Summary: Attitudes toward domestic violence have changed over time and across cultures. Practices that were once considered normal and even humorous are now condemned as abhorrent and criminal. This moral progress is a result of growing prosperity.


Music can act as a window into humanity’s far more brutal past. Consider “The Cooper of Fife,” or “Wee Cooper o’ Fife,” a traditional Scottish folk song that inspired a country dance and similar English and American folk ballads. The contrast between the lyrics (which tell a tale of domestic violence) and the song’s cheerful tune is jarring to a modern listener. (Listen here). As with most old folk songs, there are many variations of the lyrics, but this is a typical version:

There was a wee cooper [barrel maker] who lived in Fife,
Knickety, knackety, no no no.
And he has gotten a gentle [noble-born] wife [. . . .]
She would not card [untangle wool] and she would not spin,
For the shaming of her gentle [noble] kin.
So the cooper went to his wool shack
And laid a sheepskin on his wife’s back.
“I would not thrash you for your gentle kin,
Knickety, knackety, no no no.
But I will thrash my own sheepskin!”

The lyrics go on to relate how as a result of the beating, the highborn wife resigns herself to doing housework. The message of the song is clear: the singer believes that the Cooper of Fife is fully justified in thrashing his wife, and the audience is meant to sympathize with the husband and howl with laughter at the uppity wife being beaten into submission. The song ends by advising, “So ye who has gotten a gentle wife [. . .] Just send for the wee cooper of Fife!”

While “The Cooper of Fife” is merely a song, it captured beliefs that affected actual women’s lives. In 1939, a Chicago woman named Mary Kuhar petitioned for divorce on the grounds that her husband often slapped her. The presiding judge, Philip J. Finnegan, opined that wife slapping was perfectly legal as long as the wife survived, and he suggested that such violence was good for marital harmony. A newspaper reported on the ruling this way:

“Under the law”, said Judge Finnegan, “cruelty must consist of violence great enough to endanger life. A slap does not endanger life. A man may slap his wife as hard as he wants to if he doesn’t kill her. If more wives were slapped there would be fewer divorces.”

Such attitudes remained common for decades. The late Scottish actor Sean Connery, best known for portraying James Bond, spoke for many of his contemporaries when he told Playboy in 1965, “I don’t think there is anything particularly wrong about hitting a woman.” He added that he’d be willing to hit a woman under various conditions, such as “if a woman is a b****, or hysterical” (please pardon the language, as the choice of words was his, not mine). The idea that slapping a frantic woman was often necessary to calm her down was a well-known trope, lampooned in a memorable scene in the 1980 comedy film Airplane.

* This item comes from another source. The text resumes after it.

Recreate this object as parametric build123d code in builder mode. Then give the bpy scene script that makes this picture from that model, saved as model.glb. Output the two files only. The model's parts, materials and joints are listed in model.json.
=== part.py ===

In 1968, nearly 17 percent of men in the United States approved of a husband slapping his wife. By 1994, that figure had mercifully fallen, but was still too high – just over 6 percent of U.S. men.

The fable of the noble-born Cooper of Fife’s wife notwithstanding, much research suggests that higher socioeconomic status tends to decrease women’s risk of suffering “intimate partner violence,” the term researchers use for a woman’s husband or romantic partner beating her. It is perhaps unsurprising that as Europe and the United States have grown wealthier and many of their people—including women—have escaped poverty, the social status, bargaining power in society, and general treatment of women have improved alongside their material conditions.

In many poorer countries, acceptance of wife beating remains far higher to this day than in rich countries. The latest wave of the World Values Survey (2017–2022) found that even in wealthy and highly developed Germany, nearly 4 percent of respondents answered that a husband beating his wife is justified at times, while in impoverished Tajikistan, a dismayingly large majority—over 77 percent—voiced approval of domestic violence. In fact, a majority of respondents in Iraq, Kenya, Malaysia, Mongolia, Morocco, the Philippines, and Vietnam also indicated that a husband is sometimes justified in beating his wife. Note that each of those countries is relatively poor.

Rwanda, also poor, was not surveyed in the latest wave of World Values Survey data, but in 2015 a shocking, near-unanimous 96 percent of Rwandans answered that wife beating is occasionally justified.

Songs like “The Cooper of Fife” can help us understand the extent of moral progress, but it is important to remember that progress is often uneven, and in many places the abhorrent attitude at the heart of the song is still tragically widespread.